─── Source records

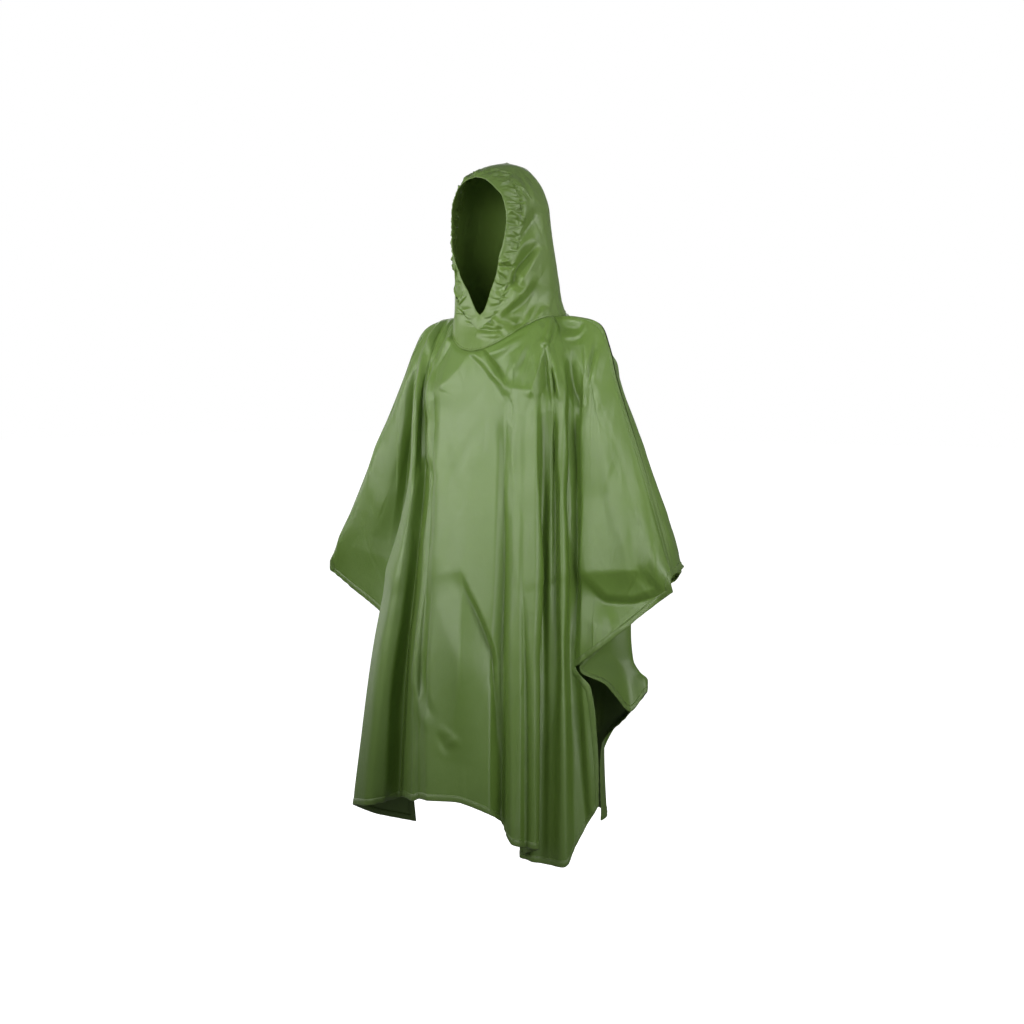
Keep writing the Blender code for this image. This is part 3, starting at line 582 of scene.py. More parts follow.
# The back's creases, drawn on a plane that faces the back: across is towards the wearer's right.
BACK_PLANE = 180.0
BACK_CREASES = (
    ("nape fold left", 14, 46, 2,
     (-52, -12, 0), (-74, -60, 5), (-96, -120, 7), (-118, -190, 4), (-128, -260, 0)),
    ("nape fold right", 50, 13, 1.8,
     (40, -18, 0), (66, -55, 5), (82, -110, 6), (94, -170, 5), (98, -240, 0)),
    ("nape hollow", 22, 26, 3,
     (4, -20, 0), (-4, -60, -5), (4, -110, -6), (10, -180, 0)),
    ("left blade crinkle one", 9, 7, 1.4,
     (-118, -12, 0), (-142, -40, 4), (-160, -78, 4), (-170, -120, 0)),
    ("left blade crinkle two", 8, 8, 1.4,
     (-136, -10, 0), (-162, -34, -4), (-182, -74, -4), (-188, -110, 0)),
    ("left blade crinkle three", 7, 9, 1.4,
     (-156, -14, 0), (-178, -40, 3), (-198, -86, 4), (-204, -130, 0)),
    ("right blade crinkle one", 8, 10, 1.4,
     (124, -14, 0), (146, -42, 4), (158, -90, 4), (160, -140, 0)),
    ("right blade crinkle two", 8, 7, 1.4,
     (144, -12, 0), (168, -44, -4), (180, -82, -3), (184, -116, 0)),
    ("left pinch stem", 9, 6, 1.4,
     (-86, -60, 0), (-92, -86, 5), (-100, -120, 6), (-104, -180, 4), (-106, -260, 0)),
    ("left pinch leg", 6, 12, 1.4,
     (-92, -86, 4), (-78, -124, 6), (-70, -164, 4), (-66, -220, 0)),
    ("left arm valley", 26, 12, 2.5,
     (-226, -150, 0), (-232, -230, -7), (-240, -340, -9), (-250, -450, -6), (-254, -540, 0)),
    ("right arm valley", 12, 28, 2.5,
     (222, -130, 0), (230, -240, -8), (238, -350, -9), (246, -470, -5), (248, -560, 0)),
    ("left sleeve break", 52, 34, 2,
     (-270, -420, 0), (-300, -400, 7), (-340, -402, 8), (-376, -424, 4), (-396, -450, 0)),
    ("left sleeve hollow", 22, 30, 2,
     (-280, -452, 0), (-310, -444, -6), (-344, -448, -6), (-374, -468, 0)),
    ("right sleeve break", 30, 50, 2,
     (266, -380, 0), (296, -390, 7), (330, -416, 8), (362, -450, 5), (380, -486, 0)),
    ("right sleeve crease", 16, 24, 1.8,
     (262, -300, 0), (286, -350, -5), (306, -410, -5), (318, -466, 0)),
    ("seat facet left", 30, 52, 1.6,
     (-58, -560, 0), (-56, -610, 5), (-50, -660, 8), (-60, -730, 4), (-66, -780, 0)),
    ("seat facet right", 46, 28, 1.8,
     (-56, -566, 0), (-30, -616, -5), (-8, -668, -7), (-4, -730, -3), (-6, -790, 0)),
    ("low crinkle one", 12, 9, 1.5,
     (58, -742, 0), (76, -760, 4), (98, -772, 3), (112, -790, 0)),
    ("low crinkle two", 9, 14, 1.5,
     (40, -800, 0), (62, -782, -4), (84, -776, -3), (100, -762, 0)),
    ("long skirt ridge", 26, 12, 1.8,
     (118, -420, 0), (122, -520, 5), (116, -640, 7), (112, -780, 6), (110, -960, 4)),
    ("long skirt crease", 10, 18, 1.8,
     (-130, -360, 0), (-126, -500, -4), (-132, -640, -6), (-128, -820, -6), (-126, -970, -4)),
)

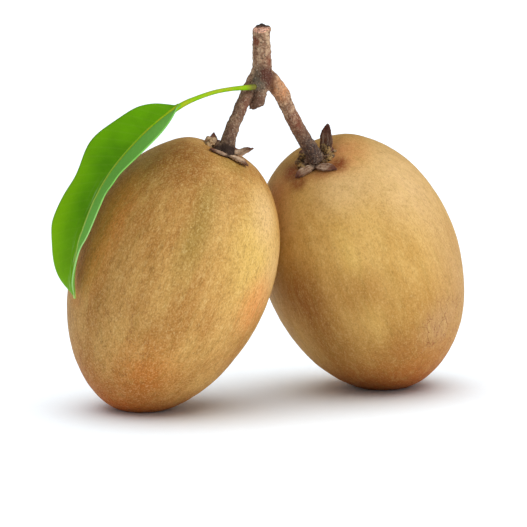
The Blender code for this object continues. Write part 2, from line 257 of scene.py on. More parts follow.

──────

**The problem:** Copy out every line of the data above, exactly as given.

**Expected answer:**
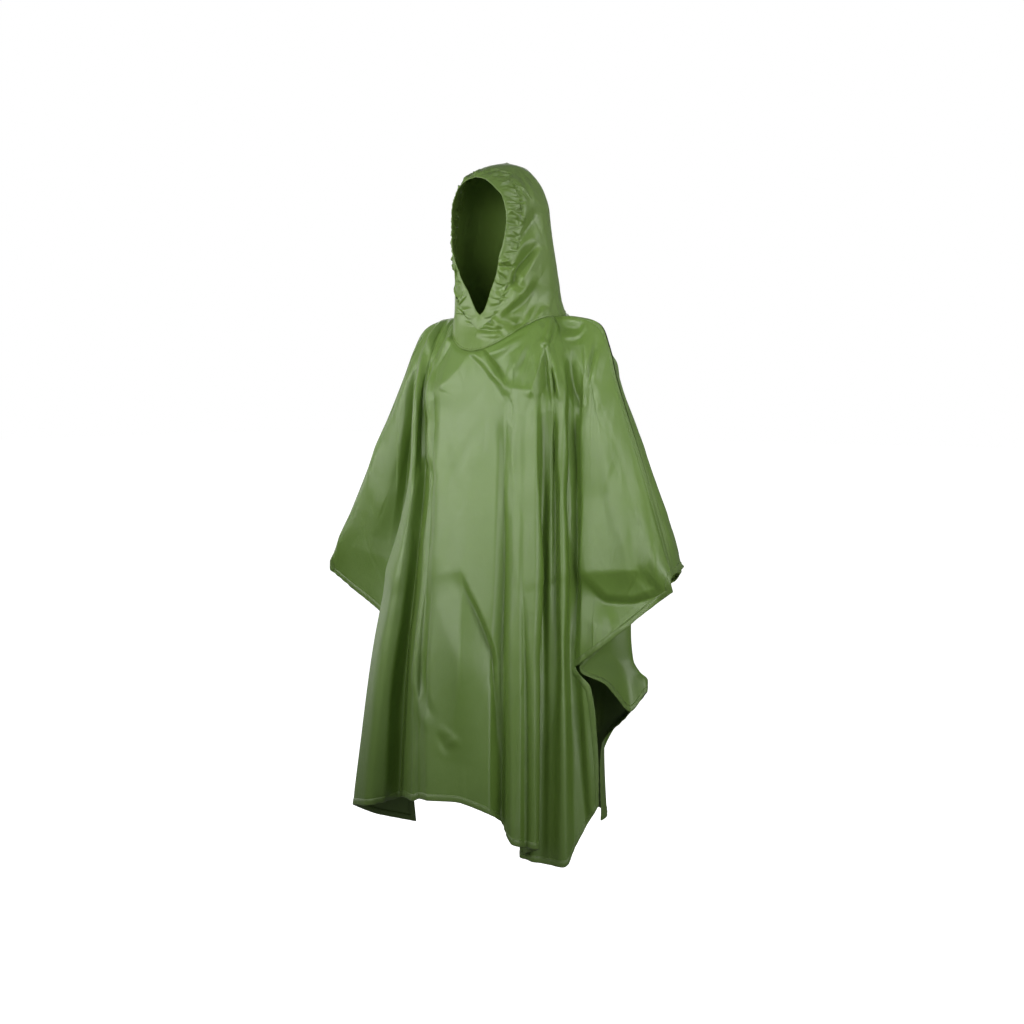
Keep writing the Blender code for this image. This is part 3, starting at line 582 of scene.py. More parts follow.
# The back's creases, drawn on a plane that faces the back: across is towards the wearer's right.
BACK_PLANE = 180.0
BACK_CREASES = (
    ("nape fold left", 14, 46, 2,
     (-52, -12, 0), (-74, -60, 5), (-96, -120, 7), (-118, -190, 4), (-128, -260, 0)),
    ("nape fold right", 50, 13, 1.8,
     (40, -18, 0), (66, -55, 5), (82, -110, 6), (94, -170, 5), (98, -240, 0)),
    ("nape hollow", 22, 26, 3,
     (4, -20, 0), (-4, -60, -5), (4, -110, -6), (10, -180, 0)),
    ("left blade crinkle one", 9, 7, 1.4,
     (-118, -12, 0), (-142, -40, 4), (-160, -78, 4), (-170, -120, 0)),
    ("left blade crinkle two", 8, 8, 1.4,
     (-136, -10, 0), (-162, -34, -4), (-182, -74, -4), (-188, -110, 0)),
    ("left blade crinkle three", 7, 9, 1.4,
     (-156, -14, 0), (-178, -40, 3), (-198, -86, 4), (-204, -130, 0)),
    ("right blade crinkle one", 8, 10, 1.4,
     (124, -14, 0), (146, -42, 4), (158, -90, 4), (160, -140, 0)),
    ("right blade crinkle two", 8, 7, 1.4,
     (144, -12, 0), (168, -44, -4), (180, -82, -3), (184, -116, 0)),
    ("left pinch stem", 9, 6, 1.4,
     (-86, -60, 0), (-92, -86, 5), (-100, -120, 6), (-104, -180, 4), (-106, -260, 0)),
    ("left pinch leg", 6, 12, 1.4,
     (-92, -86, 4), (-78, -124, 6), (-70, -164, 4), (-66, -220, 0)),
    ("left arm valley", 26, 12, 2.5,
     (-226, -150, 0), (-232, -230, -7), (-240, -340, -9), (-250, -450, -6), (-254, -540, 0)),
    ("right arm valley", 12, 28, 2.5,
     (222, -130, 0), (230, -240, -8), (238, -350, -9), (246, -470, -5), (248, -560, 0)),
    ("left sleeve break", 52, 34, 2,
     (-270, -420, 0), (-300, -400, 7), (-340, -402, 8), (-376, -424, 4), (-396, -450, 0)),
    ("left sleeve hollow", 22, 30, 2,
     (-280, -452, 0), (-310, -444, -6), (-344, -448, -6), (-374, -468, 0)),
    ("right sleeve break", 30, 50, 2,
     (266, -380, 0), (296, -390, 7), (330, -416, 8), (362, -450, 5), (380, -486, 0)),
    ("right sleeve crease", 16, 24, 1.8,
     (262, -300, 0), (286, -350, -5), (306, -410, -5), (318, -466, 0)),
    ("seat facet left", 30, 52, 1.6,
     (-58, -560, 0), (-56, -610, 5), (-50, -660, 8), (-60, -730, 4), (-66, -780, 0)),
    ("seat facet right", 46, 28, 1.8,
     (-56, -566, 0), (-30, -616, -5), (-8, -668, -7), (-4, -730, -3), (-6, -790, 0)),
    ("low crinkle one", 12, 9, 1.5,
     (58, -742, 0), (76, -760, 4), (98, -772, 3), (112, -790, 0)),
    ("low crinkle two", 9, 14, 1.5,
     (40, -800, 0), (62, -782, -4), (84, -776, -3), (100, -762, 0)),
    ("long skirt ridge", 26, 12, 1.8,
     (118, -420, 0), (122, -520, 5), (116, -640, 7), (112, -780, 6), (110, -960, 4)),
    ("long skirt crease", 10, 18, 1.8,
     (-130, -360, 0), (-126, -500, -4), (-132, -640, -6), (-128, -820, -6), (-126, -970, -4)),
)

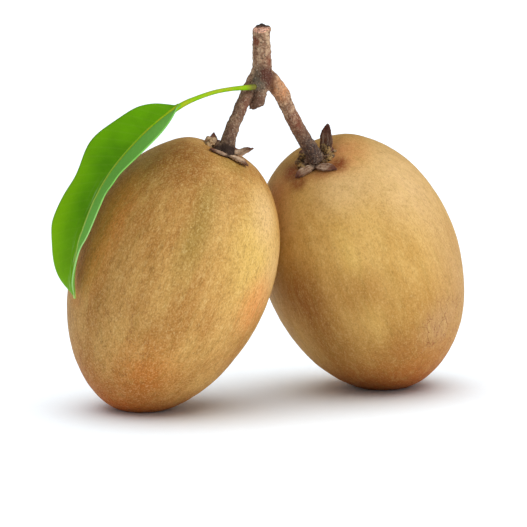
The Blender code for this object continues. Write part 2, from line 257 of scene.py on. More parts follow.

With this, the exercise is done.